A New Jersey state appellate panel determined that a trial court judge improperly failed to ask open-ended questions during jury selection in a suit by a deceased patient’s wife against a nursing home, throwing out a verdict in favor of the nursing home and reopening the case. The case is Estate of Joseph Gamma et al. v. Cedar Hill Health Care Center et al., case number A-3544-13T4 in the Superior Court of New Jersey, Appellate Division.

The court did agree with Gamma that the trial court judge should have asked at least three open-ended questions during jury selection, as required by New Jersey law.
“The questions [posed to the jury] did not elicit verbalized open-ended responses from each juror, and we cannot confidently conclude that the jury empanelled was both fair and impartial,” the per curiam decision said.

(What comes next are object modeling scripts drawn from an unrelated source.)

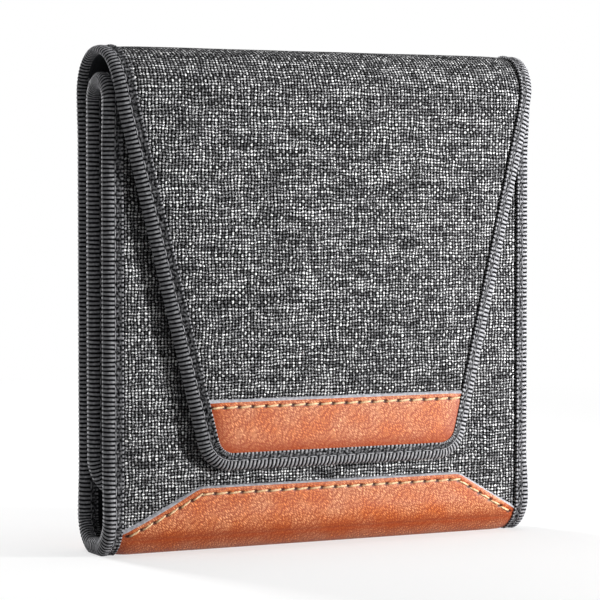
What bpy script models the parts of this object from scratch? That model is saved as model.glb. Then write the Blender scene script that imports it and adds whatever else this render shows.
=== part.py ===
# A three-panel folding wallet for camera lens filters, standing upright, closed.
# One long strip of bound cloth makes the case: the flap comes over the roof fold
# to the back panel, the base fold leads to the front panel, and the small arch
# inside leads to the inner panel, which hangs between back and front.
# Metres, +Z up, -Y to the front, origin at the middle of the footprint.

import math

import bmesh
import bpy
from mathutils import Vector

# Overall size
CASE_HEIGHT = 0.142
CASE_WIDTH = 0.137

# Layers of the strip, from the outside in
CLOTH = 0.00065
BOARD = 0.0006
INTERLINING = 0.0004
LINING = 0.00045
POCKET_CLOTH = 0.0005
TAPE = 0.0006
LEATHER = 0.0006
SEWN_GAP = 0.00025
SEAM_GAP = 0.0003

# Pockets, each deep enough for one slim filter
POCKET_GAP = 0.0042
PANEL_CLEARANCE = 0.00035
POCKET_EDGE_INSET = 0.0032
POCKET_SEAM = 0.0028
POCKET_SIDE_SLOPE = 0.007
POCKET_FOOT_SLOPE = 0.010
POCKET_MOUTH_SET = 0.0065
BACK_POCKET_LIFT = 0.0035
FRONT_POCKET_DROP = 0.0042

# Binding tape that is folded over every edge
TAPE_FACE = 0.0051
RIM_ROUND = 0.0015
CORE_INSET = 0.0013
BOARD_INSET = 0.0008

# Folds
FLAP_LEAD = 0.0044
INNER_DROP = 0.0078
BASE_FLAT = 0.0008

# Outline of the flap and of the inner panel
FLAP_FOOT_Z = 0.0232
FLAP_SHOULDER = 0.0017
FLAP_FOOT_HALF = 0.0411
FLAP_DRIFT = 0.0012
FLAP_CORNER = 0.010
INNER_FOOT_Z = 0.014
INNER_CORNER = 0.013

# Leather patch on the flap, and the leather band that wraps the base
PATCH_HEIGHT = 0.0147
EDGE_STRIP = 0.00095
BAND_STRIP = 0.00055
EDGE_STRIP_THICK = 0.0005
BAND_RISE = 0.008
BAND_END_DROP = 0.0035
BAND_BEND_LEFT = 0.0402
BAND_BEND_RIGHT = 0.0437
BACK_BAND_RISE = 0.008

# Hook and loop pads of the closure
HOOK_PAD = (0.058, 0.0138)
LOOP_PAD = (0.064, 0.0158)
PAD_THICK = 0.0008
PAD_Z = 0.036

# Hinge lines of the three folds, as heights over the folds' outer faces
FLAP_HINGE_RISE = 0.002
FRONT_HINGE_RISE = 0.0015
INNER_HINGE_DROP = 0.0015

# Facets
CREASE = math.radians(50)
FOLD_STEPS = 16
CORNER_STEPS = 8
RIM_STEPS = 6
SLOPE_STEPS = 4

# Layers and folds worked out from the sizes above
PROUD = TAPE + SEWN_GAP
PANEL_CORE = CLOTH + BOARD + LINING + 2 * SEWN_GAP
FLAP_CORE = CLOTH + INTERLINING + LINING + 2 * SEWN_GAP
RIM = PANEL_CORE + SEWN_GAP + POCKET_CLOTH + 2 * PROUD
FLAP_RIM = FLAP_CORE + 2 * PROUD
POCKET_STACK = POCKET_GAP + POCKET_CLOTH
FOLD_DEPTH = 3 * (PANEL_CORE + POCKET_STACK) + 2 * PANEL_CLEARANCE + 2 * PROUD
CASE_DEPTH = FOLD_DEPTH + FLAP_LEAD
HALF_WIDTH = CASE_WIDTH / 2
CORE_HALF = HALF_WIDTH - CORE_INSET
FLAP_TOP_HALF = HALF_WIDTH - FLAP_SHOULDER
BACK_Y = CASE_DEPTH / 2
FLAP_Y = -BACK_Y
FRONT_Y = BACK_Y - FOLD_DEPTH
INNER_Y = BACK_Y - PANEL_CORE - POCKET_STACK - PANEL_CLEARANCE

ROOF_RADIUS = BACK_Y
ROOF_Z = CASE_HEIGHT - ROOF_RADIUS
BASE_RADIUS = FOLD_DEPTH / 2
BASE_Y = BACK_Y - BASE_RADIUS
BASE_Z = BASE_RADIUS - BASE_FLAT
ARCH_RADIUS = (INNER_Y - FRONT_Y) / 2
ARCH_Y = INNER_Y - ARCH_RADIUS
ARCH_Z = CASE_HEIGHT - INNER_DROP - ARCH_RADIUS

FLAP_HINGE = Vector((0, 0, CASE_HEIGHT + FLAP_HINGE_RISE))
FRONT_HINGE = Vector((0, BASE_Y, FRONT_HINGE_RISE))
INNER_HINGE = Vector((0, ARCH_Y, CASE_HEIGHT - INNER_DROP - INNER_HINGE_DROP))

ACROSS = Vector((1, 0, 0))


def clear_scene():
    for obj in list(bpy.data.objects):
        bpy.data.objects.remove(obj)


def finish(name, hex_colour, roughness):
    """A plain material: sRGB hex colour turned to linear, and roughness."""
    channels = [int(hex_colour[i:i + 2], 16) / 255 for i in (1, 3, 5)]
    linear = [c / 12.92 if c <= 0.04045 else ((c + 0.055) / 1.055) ** 2.4 for c in channels]
    material = bpy.data.materials.new(name)
    material.use_nodes = True
    shader = material.node_tree.nodes["Principled BSDF"]
    shader.inputs["Base Color"].default_value = (*linear, 1)
    shader.inputs["Roughness"].default_value = roughness
    return material


def place_of(pivot):
    """Where a pivot stands in the scene: its own location and those of its parents, added up."""
    place = Vector()
    while pivot:
        place += pivot.location
        pivot = pivot.parent
    return place


def add_pivot(name, place, parent=None):
    """An empty on a hinge line, which carries the pieces that turn about it."""
    pivot = bpy.data.objects.new(name, None)
    pivot.empty_display_size = TAPE_FACE
    pivot.location = place - place_of(parent)
    pivot.parent = parent
    bpy.context.scene.collection.objects.link(pivot)
    return pivot


def add_piece(name, rings, look, pivot=None):
    """One closed solid through a row of rings, each a closed polygon with as many points."""
    origin = place_of(pivot)
    mesh = bmesh.new()
    rows = [[mesh.verts.new(point - origin) for point in ring] for ring in rings]
    for row, following in zip(rows, rows[1:]):
        for i in range(len(row)):
            j = (i + 1) % len(row)
            mesh.faces.new((row[i], row[j], following[j], following[i]))
    mesh.faces.new(rows[0])
    mesh.faces.new(rows[-1])
    bmesh.ops.recalc_face_normals(mesh, faces=mesh.faces)
    data = bpy.data.meshes.new(name)
    mesh.to_mesh(data)
    mesh.free()
    data.shade_smooth()
    data.set_sharp_from_angle(angle=CREASE)
    data.materials.append(finish(name + "_finish", *look))
    piece = bpy.data.objects.new(name, data)
    piece.parent = pivot
    bpy.context.scene.collection.objects.link(piece)
    return piece


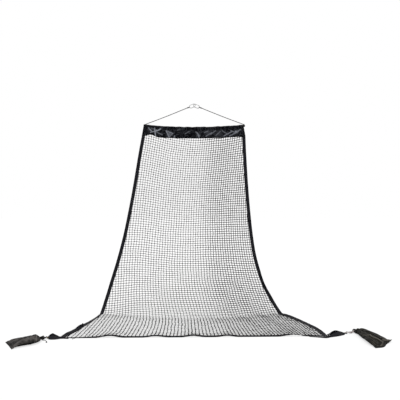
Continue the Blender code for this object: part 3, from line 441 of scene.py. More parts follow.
def tube_arrays(route: np.ndarray, radius: np.ndarray | float, sides: int, closed: bool = False,
                up: tuple = (0.0, 0.0, 1.0)) -> tuple[np.ndarray, np.ndarray]:
    """Makes the points and faces of a round tube with closed ends.

    Args:
        route: The points down its middle.
        radius: Its radius at each point.
        sides: How many sides it has.
        closed: Whether its end joins its start.
        up: A direction that its rings start near.

    Returns:
        The points and the faces.
    """
    side, lift = frames(route, up)
    count = len(route)
    radii = np.broadcast_to(np.asarray(radius, float), (count,))
    turn = 2 * np.pi * np.arange(sides) / sides
    rings = route[:, None] + radii[:, None, None] * (
        side[:, None] * np.cos(turn)[None, :, None] + lift[:, None] * np.sin(turn)[None, :, None]
    )
    faces = [grid_faces(count, sides, round_=True)]
    points = rings.reshape(-1, 3)
    ring = np.arange(sides)
    following = (ring + 1) % sides
    last = (count - 1) * sides
    if closed:
        faces.append(np.stack([last + ring, last + following, following, ring], axis=1))
    else:
        points = np.concatenate([points, route[:1], route[-1:]])
        start = np.full(sides, count * sides)
        end = start + 1
        faces.append(np.stack([following, ring, start, start], axis=1))
        faces.append(np.stack([last + ring, last + following, end, end], axis=1))
    return points, np.concatenate(faces)


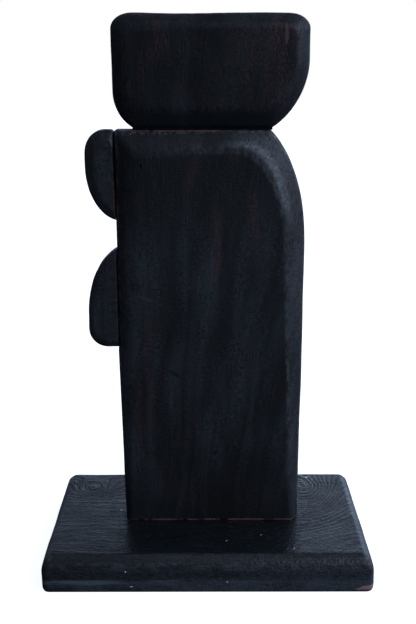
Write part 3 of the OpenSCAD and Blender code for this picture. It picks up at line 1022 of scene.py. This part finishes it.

Gamma sued Cedar Hill and several of its staff following the death of her husband, Joseph Gamma, in April 2009. Gamma alleged that Cedar Hill failed to provide rails on its bed, which allowed her husband to fall out of bed, causing injuries that later led to his death.

Gamma sued for negligence and violations of the New Jersey Nursing Home Responsibilities and Residents’ Rights Act. The judge directed a verdict on the question of the Residents’ Rights Act, and the jury found in favor of Cedar Hill concerning negligence.

On appeal, the panel ruled that the trial court had not abused its discretion by directing a verdict, but agreed that the court had erred during jury selection. The panel noted that the trial judge had asked jurors standard biographical and omnibus questions but failed to also ask open-ended questions required by Administrative Directive #4-07.  The judge also rejected a request from the attorneys to ask open-ended questions, according to the decision.